Q. I’ve enjoyed reading your blogs about Stiff-Person Syndrome or SPS. Do you think cellular memory plays a role in hereditary illnesses? For example, SPS is not supposed to be hereditary and yet I know a family in which there are a number of cases of auto-immune disorders. Might cellular memory play a role in the reason some family members get a disease while others do not?

A. I am unaware of research indicating that Stiff-Person Syndrome itself is heritable. Nevertheless, you bring up a couple of cogent and interesting questions. Which disease, if any, a specific individual develops is thought to depend on a combination of genetic (genes and chromosomes) and epigenetic (environmental) factors. Sometimes one individual with a genetic mutation developed one condition while a relative with the same mutation might develop a different—although related—condition. Researchers reportedly have already seen some clues of overlapping genetic effects in identical twins. For example, one might have schizophrenia while the other has bipolar disorder, meaning that two different diagnoses may have the same underlying genetic risk factors. This could help explain the reason that some of these diagnoses seem to cluster in families. Since SPS is thought to involve an autoimmune process, it could make sense that some members in a given family system experience one or more types of auto-immune disorders.

Anecdotal information does suggest that cellular memory couple be implicated in what looks like “heritability,” in the sense that some conditions appear to surface more frequently in some family systems over others. Epigenetics has identified several things:

  1.  Cellular memory for lifestyle and behaviors can be encoded on protein strands in the cell nucleus and may be passed forward for likely 3-4 generations of one’s biological line; and one typically can expect to have this passed down to them from the 3-4 previous generations
  2. Something can happen that alters whether or not a specific gene is turned off or turned on and even how it is expressed, without any of its DNA being altered. There are also some DNA mutations, especially the DNA found in the mitochondria of the cells.
  3. An individual may have a predisposition to develop a specific condition but often there needs to be an ecology that allows it to develop and/or some cofactor (“every pathology has an ecology”)—figure that out and deal with it and it is amazing what the body can do.

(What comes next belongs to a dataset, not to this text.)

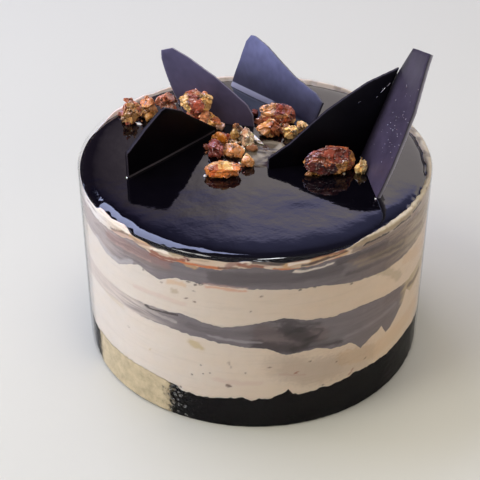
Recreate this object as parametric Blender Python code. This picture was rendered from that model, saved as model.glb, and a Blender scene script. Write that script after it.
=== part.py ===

So, my question would be, what types of lifestyle patterns have been exhibited in the past three to four generations of that family? For example, look for patterns related to smoking, alcohol, soft drinks (which are typically toxic to the brain and immune system, as is refined sugar), adequate sleep, balanced living, stress management style, positive or negative mindset, depression, other autoimmune conditions;  and anything that has been found to contribute to immune system misfunction. Dig to discover those patterns and how they are expressed or not expressed in individual members, especially in those who do develop an autoimmune illness.

Knowledge is power. Once some of those factors are known, an individual family member can assess their own behaviors and alter them toward health as appropriate. Will that always prevent everything? No, of course not. However, tweaking one’s lifestyle toward healthful balanced living can often reduce symptoms and sometimes prevent conditions from developing.

 

Transplant Recipients

Q. My kids told me that transplant recipients sometimes take on characteristics of their donors. Give me a break—that can’t be true, can it?

A. This is a phenomenon that has been seen occasional with heart and kidney transplants. In his book Ageless Body, Timeless Mind, released in 1993, Deepak Chopra addressed cellular memory. At some level and in some circumstances it appears that when tissues are moved from one body to another, the cells from the first body carry memories into the second body.

In 1997, Claire Sylvia wrote a memoir entitled A Change of Heart that detailed her experiences after receiving a heart transplant from a young male donor. You might find it an interesting read. She interviewed Clive Backster, a pioneer in the development of lie detectors, who has gone on to perform experiments with plants and with human leukocytes. His experiments suggested that plants may be able to communicate with other life forms at a cellular level and may even experience the botanical equivalent of some human emotions). Human white blood cells typically exhibit an unmistakable reaction when their donor is subjected to specific emotional stimuli such as fear/anger/excitement, even when they are miles apart).